The away version of any Seattle/Portland game always both excites and terrifies me. It's exciting because, of course, Seattle is Portland's local rival, so it's a game that confers neighborhood bragging rights. And with the Sounders being both the reigning MLS Cup holders and playing very well right now, it's always fun to land a punch on the big kid on the block.
It's terrifying, though, because every time Portland goes to Seattle, that punch to the big kid on the block always ends up rebounding and punching us right square in the face. The Timbers don't win in Seattle, at least not in MLS regular season games. This will be the 10th regular-season matchup between the two at CenturyLink, and so far the Timbers have a grand total of two points from the nine previous matches there.

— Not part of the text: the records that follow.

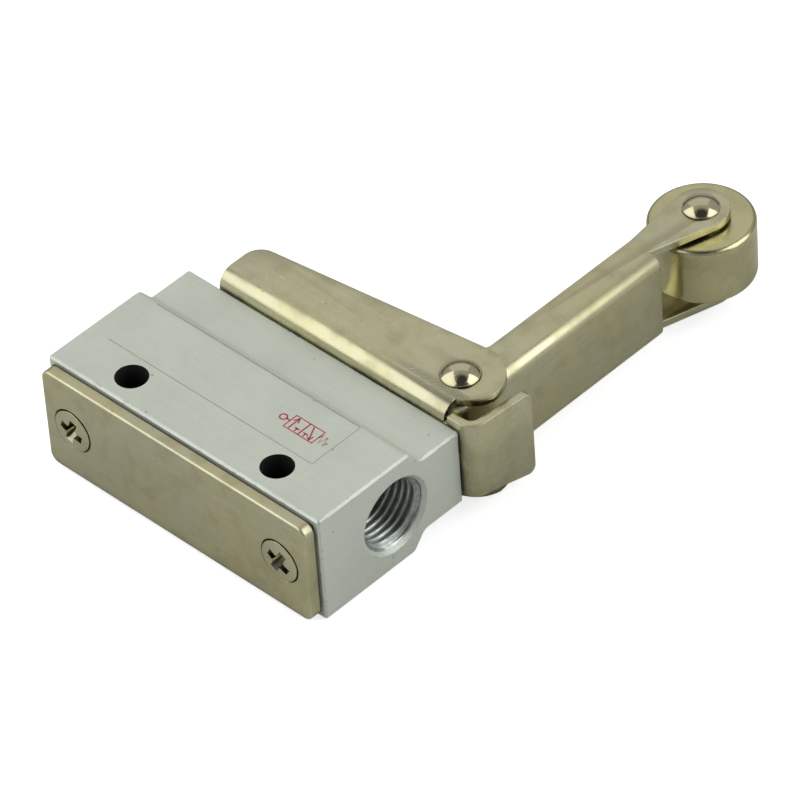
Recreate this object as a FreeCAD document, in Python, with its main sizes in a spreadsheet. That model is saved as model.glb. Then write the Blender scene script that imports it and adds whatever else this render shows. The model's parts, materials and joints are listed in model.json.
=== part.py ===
import FreeCAD, Part
import os
import Sketcher
from FreeCAD import Placement, Rotation, Vector

# Roller lever air valve: a three-port spool valve in a square block, worked by a roller on a
# pressed bell-crank lever that turns in a pressed channel bracket.
#
# Frame: +X along the block towards the outlet port, +Y from the cover plate towards the roller,
# +Z through the thickness. The origin is midway between the two mounting holes, on the face
# that the valve lies on. All sizes are in millimetres, and angles in degrees.

SIZES = (
    ("body_length", 60.0, "valve block from end to end"),
    ("body_width", 31.5, "valve block from its cover face to its bracket face"),
    ("body_height", 21.0, "valve block and bracket, thickness"),
    ("hole_spacing", 32.3, "between the two mounting holes"),
    ("hole_radius", 2.8, "mounting hole"),
    ("hole_inset", 5.1, "mounting holes from the cover face"),
    ("waist_inset", 20.3, "from the cover face to where the block starts to thin"),
    ("waist_run", 2.4, "length of the slope that thins the block"),
    ("waist_round", 1.4, "rounding at the top and the foot of that slope"),
    ("edge_break", 0.35, "chamfer on the block's outer edges"),
    ("port_radius", 6.58, "port, at the crest diameter of a quarter-inch pipe thread"),
    ("port_depth", 12.0, "threaded depth of a port"),
    ("port_lead_in", 0.6, "chamfer at a port's mouth"),
    ("passage_radius", 1.9, "drilled passage from a port to the valve bore"),
    ("bore_radius", 5.3, "valve bore through the block"),
    ("cover_margin", 0.7, "block's edge that shows round the cover plate"),
    ("cover_thickness", 2.0, "cover plate"),
    ("cover_corner", 1.8, "corner radius of the cover plate"),
    ("cover_edge", 0.4, "rounding of the cover plate's outer edge"),
    ("gasket_thickness", 0.5, "cover gasket"),
    ("gasket_setback", 0.5, "gasket's edge inside the cover plate's edge"),
    ("cover_screw_inset", 6.9, "cover screws from the block's ends"),
    ("cover_screw_radius", 2.0, "cover screw, thread"),
    ("cover_screw_head", 4.0, "cover screw, head radius"),
    ("cover_screw_raise", 0.5, "height of the cover screw's oval head above the plate"),
    ("cover_screw_length", 9.0, "cover screw below the plate's face"),
    ("sheet", 1.5, "sheet thickness of the bracket and the lever"),
    ("bracket_bend", 3.0, "outer bend radius of the bracket"),
    ("bracket_inset", 7.0, "bracket's left end from the block's left end"),
    ("bracket_left_height", 9.1, "bracket's flange at its left end, above the block"),
    ("bracket_corner", 3.4, "rounding of the flange's free corner"),
    ("bracket_eye", 7.3, "radius of the bracket's flange about the pivot"),
    ("bracket_nose", 6.2, "rounding of the flange from its eye down to its bend"),
    ("bend_cut", 3.3, "right end of the bracket's long bends, from the pivot"),
    ("tab_reach", 3.0, "outer face of the guard tab beyond the block's end"),
    ("tab_height", 13.6, "guard tab above the block"),
    ("tab_relief", 0.8, "notch between the long bends and the tab"),
    ("tab_straight", 0.4, "tab past its bend, before its edges slope"),
    ("tab_low", 1.5, "tab's lower edge at its free end, above the floor"),
    ("tab_high", 18.6, "tab's upper edge at its free end, above the floor"),
    ("tab_low_root", 4.5, "tab's lower edge at its bend, above the floor"),
    ("tab_high_root", 19.6, "tab's upper edge at its bend, above the floor"),
    ("tab_corner", 1.3, "rounding of the tab's two corners"),
    ("bracket_screw_spacing", 30.0, "between the two bracket screws"),
    ("bracket_screw_radius", 1.5, "bracket screw, thread"),
    ("bracket_screw_head", 2.8, "bracket screw, head radius"),
    ("bracket_screw_length", 7.0, "bracket screw below the web's face"),
    ("stem_hole", 4.4, "hole in the bracket's web round the plunger"),
    ("pivot_inset", 6.6, "pivot from the block's right end"),
    ("pivot_height", 7.6, "pivot above the block's bracket face"),
    ("pivot_radius", 2.5, "pivot pin"),
    ("pivot_head_radius", 3.3, "pivot pin's domed head"),
    ("pivot_head_height", 1.6, "pivot pin's domed head"),
    ("pivot_flush", 0.9, "depth of the countersink that the pin is riveted into"),
    ("press_angle", 9.0, "turn of the lever from rest to fully pressed"),
    ("heel_overhang", 4.0, "lever's heel beyond the plunger's axis"),
    ("heel_depth", 5.2, "height of the heel's end"),
    ("lever_side_gap", 0.3, "between the lever and a bracket flange"),
    ("lever_bend", 2.2, "outer bend radius of the lever"),
    ("lever_corner", 2.0, "rounding of the lever's corners at its heel and neck"),
    ("lever_toe", 3.5, "rounding where the lever's back turns into its underside"),
    ("lever_foot_gap", 0.1, "between the lever's underside and the bracket's web"),
    ("lever_back", 4.2, "lever's back face from the pivot"),
    ("lever_front", 2.4, "lever's free edge from the pivot, the other way"),
    ("lever_back_length", 42.3, "end of the lever's back, from the pivot"),
    ("arm_length", 55.8, "roller's axis from the pivot, along the arm"),
    ("arm_lean", 0.9, "roller's axis from the pivot, across the arm"),
    ("fork_radius", 4.8, "lever's rounded tip about the roller pin"),
    ("fork_neck", 1.9, "tip's outer edge from the pivot where the back ends"),
    ("roller_radius", 9.0, "roller"),
    ("roller_width", 11.2, "roller"),
    ("roller_edge", 0.9, "rounding of the roller's rims"),
    ("roller_raise", 1.0, "roller's middle above the lever's middle"),
    ("roller_pin_radius", 2.0, "roller pin"),
    ("roller_head_radius", 3.15, "roller pin's domed heads"),
    ("roller_head_height", 1.4, "roller pin's domed heads"),
    ("washer_radius", 4.0, "washers beside the roller"),
    ("seal_thickness", 1.9, "room along the bore for one seal ring"),
    ("cage_length", 5.3, "flow cage between two seals"),
    ("cage_wall", 0.9, "wall of a flow cage"),
    ("cage_gap", 0.3, "between a flow cage and the spool"),
    ("cage_holes", 6, "cross holes of a flow cage"),
    ("cage_groove", 3.0, "width of the groove round a flow cage"),
    ("cage_hole", 1.1, "radius of a flow cage's cross holes"),
    ("retainer_length", 8.4, "seal retainer, from the cover face inwards"),
    ("retainer_wall", 0.8, "wall of the seal retainer"),
    ("retainer_lip", 1.5, "thickness of the retainer's inner lip"),
    ("spool_radius", 3.5, "spool's lands and the plunger"),
    ("spool_neck", 2.2, "spool between its lands"),
    ("seal_lap", 0.6, "land past a closed seal"),
    ("seal_opening", 1.0, "neck past an open seal"),
    ("collar_radius", 4.2, "spool's end collar"),
    ("collar_thickness", 1.2, "spool's end collar"),
    ("collar_gap", 0.25, "between the collar and the retainer's lip"),
    ("plunger_joint", 1.2, "spool's end below the block's bracket face"),
    ("spigot_radius", 1.5, "plunger's spigot in the spool"),
    ("spigot_length", 3.0, "plunger's spigot in the spool"),
    ("dome_radius", 6.0, "rounding of the plunger's end"),
    ("bush_relief", 2.3, "length of the exhaust room inside the guide bush"),
    ("flute_reach", 4.2, "exhaust flutes of the guide bush, from its axis"),
    ("flute_width", 1.6, "exhaust flutes of the guide bush"),
    ("flutes", 4, "number of exhaust flutes"),
    ("spring_well", 9.0, "depth of the spring's bore in the spool"),
    ("spring_radius", 2.05, "return spring, mean radius"),
    ("spring_wire", 0.3, "return spring, wire radius"),
    ("spring_pitch", 1.8, "return spring"),
    ("running_gap", 0.04, "radial clearance of shafts that turn or slide"),
    ("seat_gap", 0.05, "clearance of parts that are seated and stay still"),
)

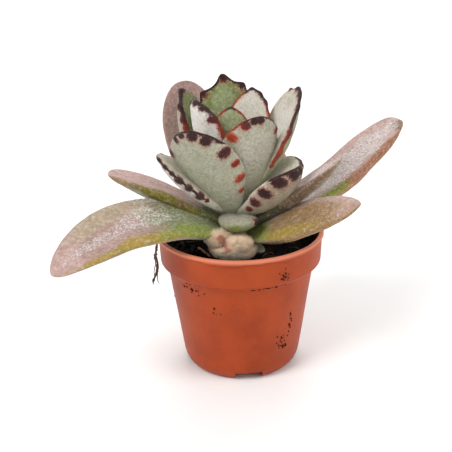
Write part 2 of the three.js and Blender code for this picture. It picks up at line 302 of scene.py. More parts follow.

So the trepidation, or the fatalism, about the Timbers heading north is real. We do well when these two meet in Portland, for sure, so overall the rivalry evens out, at least from a result perspective. But this game isn't being played overall, it's being played in Seattle; as they say, we live in hope, right?
Anything is possible, and sports are all about optimism. So every time the Timbers go to Seattle, I think, “This might be the day!" Frustratingly, it almost never is, but every time the team goes there, there I am, like Charlie Brown running up at the football, thinking this will be the day it gets kicked, and gets kicked good. And someday, soon, it will, and that day will be a glorious day.
I grew up in Seattle, and I've lived in Portland for 15 years now and consider it home, so I've seen both sides of this rivalry up close. I'm confident I chose the proper shade of green, even with Portland's struggles up north, and I'm also confident that, to repurpose a Timbers Army chant a bit:
"We're gonna win up there
We're gonna win up there
I don't know how, I don't know when
we're gonna win up there."
-- Paul DeBruler
The Seattle Sounders host the Portland Timbers at 9:30 pm ET (FS1 and Fox Deportes in US, MLS LIVE in Canada).